▶ [DIRECTION]: Search the data below for the word "casting" and copy each line that holds it.

— Begin DATA LINES —

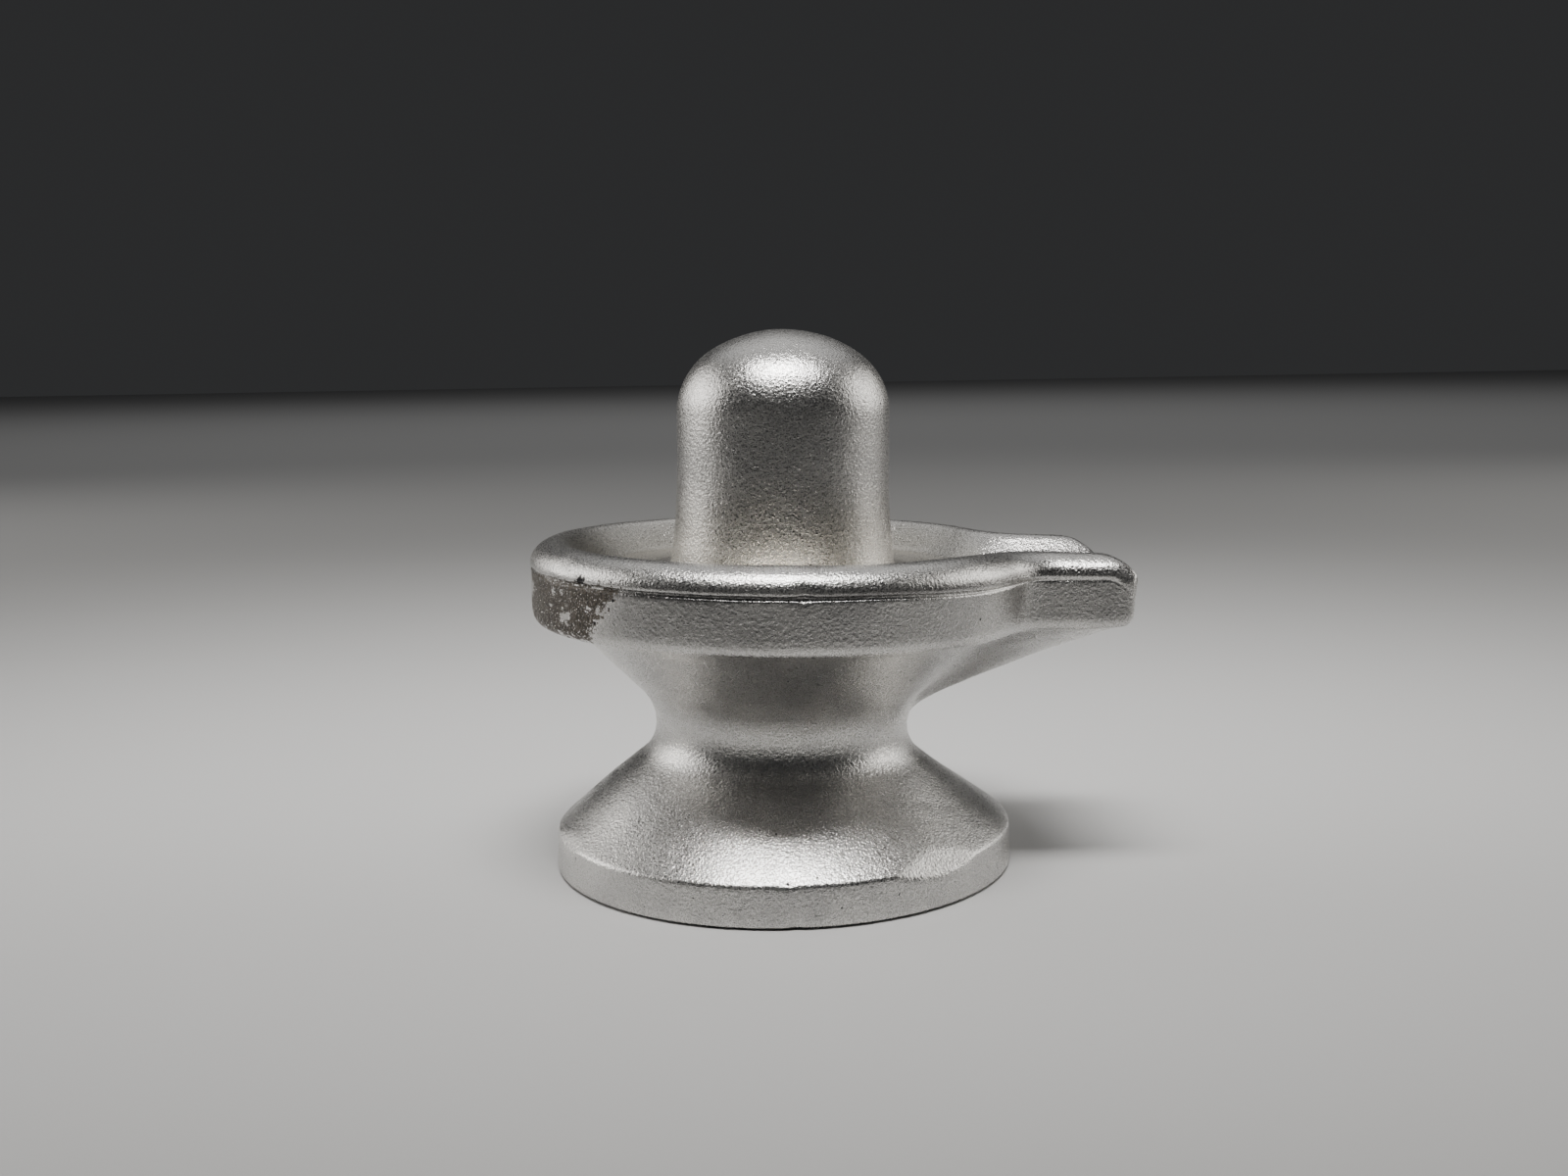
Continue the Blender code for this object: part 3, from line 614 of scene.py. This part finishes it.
# Dark hollows where knocks have caught the edges, as place and radius, with ragged outlines
KNOCKS = (
    ((-16.25, -15.35, 27.85), 0.52),
    ((-15.8, -15.8, 28.1), 0.22),
    ((-17.1, -14.05, 28.6), 0.10),
    ((-17.9, -12.3, 29.35), 0.16),
    ((-17.4, 1.2, 6.45), 0.40),
    ((-15.4, -1.0, 8.2), 0.34),
    ((12.2, -9.65, 7.3), 0.11),
    ((-1.94, -16.2, 7.05), 0.10),
    ((-0.96, -15.15, 7.9), 0.08),
    ((-0.57, -16.55, 6.8), 0.10),
    ((0.3, -20.3, 3.7), 0.16),
    ((1.0, -20.75, 0.35), 0.12),
    ((-15.4, -16.2, 28.3), 0.12),
    ((-13.2, -18.0, 26.6), 0.16),
    ((-13.6, -17.7, 25.9), 0.16),
    ((-14.9, -16.5, 24.6), 0.14),
)
KNOCK_RAGGED, KNOCK_INNER, KNOCK_OUTER = 2.4, 1.95, 2.2
knocks = pinholes
for place, radius in KNOCKS:
    apart = wired("VectorMath", {0: spot, 1: place}, 1, operation="DISTANCE")
    ragged_edge = weighed(ragged, radius * KNOCK_RAGGED, apart)
    hit = graded(ragged_edge, radius * KNOCK_INNER, radius * KNOCK_OUTER, 1.0, 0.0)
    knocks = wired("Math", {0: knocks, 1: hit}, operation="MAXIMUM")

# Where the metal is bare: the noise and the grain break up the patch, and specks of skin stay on it
WORN_WEIGHT, GRAIN_WEIGHT, BARE_FROM, BARE_FULL = 0.8, 0.65, 1.21, 1.27
SPECK_FROM, SPECK_FULL = 0.63, 0.68
speckled = weighed(worn, WORN_WEIGHT, product(grain, GRAIN_WEIGHT))
bare = graded(total(speckled, rubbed_share), BARE_FROM, BARE_FULL)
bare = product(bare, graded(sparkle, SPECK_FROM, SPECK_FULL, 1.0, 0.0))

# Colour and gloss, from the clean skin over its yellowing, grain and painted shade to the bare metal and the
# pits
GRAIN_DARKEST, PAINTED_SHADE_STRENGTH = 0.45, 0.7
tone = blended(graded(cloud, 0.35, 0.68), SILVER_LIGHT, SILVER_DULL)
tone = blended(product(yellow_share, cloud), tone, SILVER_YELLOW)
tone = blended(graded(sparkle, 0.60, 0.36, 0.0, GRAIN_DARKEST), tone, GRAIN_SHADE)
# Painted shade: the groove and the shaft's corner are darkened here
tone = blended(product(painted_shade_share, PAINTED_SHADE_STRENGTH), tone, PAINTED_SHADE_COLOUR)
bare_tone = blended(graded(grain, 0.38, 0.62), BARE_DARK, BARE_LIGHT)
tone = blended(bare, tone, bare_tone)
tone = blended(knocks, tone, PIT_COLOUR)
links.new(tone, shader.inputs["Base Color"])
gloss = graded(sparkle, 0.34, 0.66, SKIN_ROUGHEST, SKIN_SMOOTHEST)
gloss = wired("Mix", {0: bare, 2: gloss, 3: BARE_ROUGHNESS}, 0, data_type="FLOAT")
links.new(gloss, shader.inputs["Roughness"])

# Heights are millimetres: the grain itself, softer slow bumps, the step down to the bare metal, the pits
GRAIN_HEIGHT, COARSE_HEIGHT, SPARKLE_HEIGHT, BARE_DEPTH, PIT_DEPTH = 0.064, 0.012, 0.02, 0.05, 0.10
height = weighed(grain, GRAIN_HEIGHT, product(coarse, COARSE_HEIGHT))
height = weighed(sparkle, SPARKLE_HEIGHT, height)
height = weighed(bare, -BARE_DEPTH, height)
height = weighed(knocks, -PIT_DEPTH, height)
skin = wired("Bump", {"Strength": 1.0, "Distance": MM, "Height": height})
links.new(skin, shader.inputs["Normal"])
casting.data.materials.clear()
casting.data.materials.append(silver)
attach(casting, "root")
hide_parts("shiva_lingam")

— End DATA LINES —

▶ [RESULT OF THE TASK]:
casting.data.materials.clear()
casting.data.materials.append(silver)
attach(casting, "root")